Here’s the part that was not said: “If you don’t possess the willpower to write daily, you’re not a writer and you’re a bad person with low moral character because you will lie and tell people that you’re a writer when you’re not writing. You will never be one of those alums that we brag about in the brochure. Instead you will become one of those other creatures, the ones we don’t talk about, the ones who have an MFA but aren’t making a living with their art. Good luck with that.”

It wasn’t said, but I heard it.

So what’s happened? Why did I stop? Well, I scoffed at the panel and graduated in July. And then I spent several weeks rewriting a novelette and then I decided to give myself a nice long, happy break. It seemed well-deserved; two of my short stories have been accepted for publication this fall in various literary journals, the novelette has been submitted, and I’ve been doing well on the freelance front. I mean clearly, I can afford to be lazy. Right? Wrong. Without a kick in the pants from a mentor, or a prof or an editor, the words have dried up. Thank god for my writing groups. They are the only folks pushing me forward with my work right now. Because I know they’re waiting for it, I make the time to sit down and write for them.
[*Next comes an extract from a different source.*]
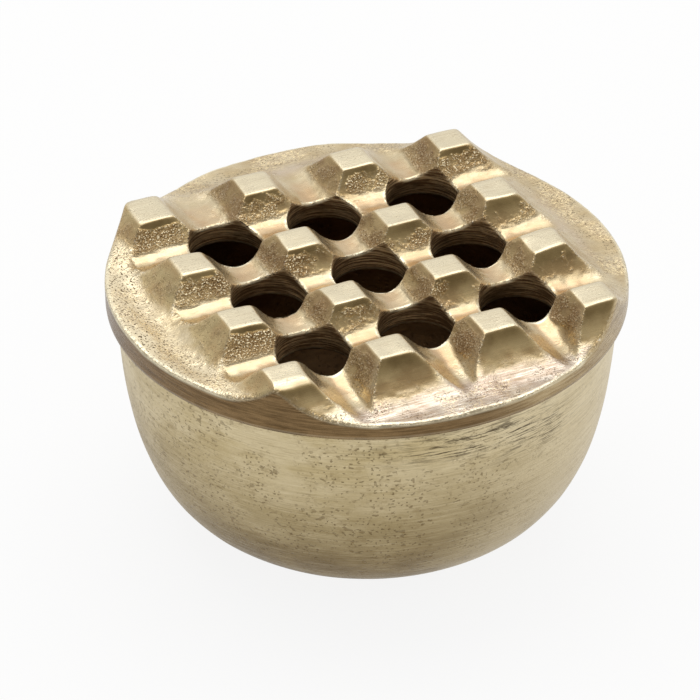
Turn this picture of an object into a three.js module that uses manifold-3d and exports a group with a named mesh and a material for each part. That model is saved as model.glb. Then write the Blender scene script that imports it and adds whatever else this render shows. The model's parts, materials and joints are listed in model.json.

A couple days ago I rewrote the intro to a chapter I was submitting to a group. I was in a better mood all day. So I’m trying to get back on track. Yesterday I jotted a few lines of my novel down in a notebook while I was waiting for my students. I decided to blog more often in an effort to prime the creative pump. I need to create some sort of schedule so that I can revise my novel while creating new work – I have an unfinished zombie piece which I think is very exciting. Tomorrow I’m going to place “Write” at the top of my to-do list, and I will write it in all caps.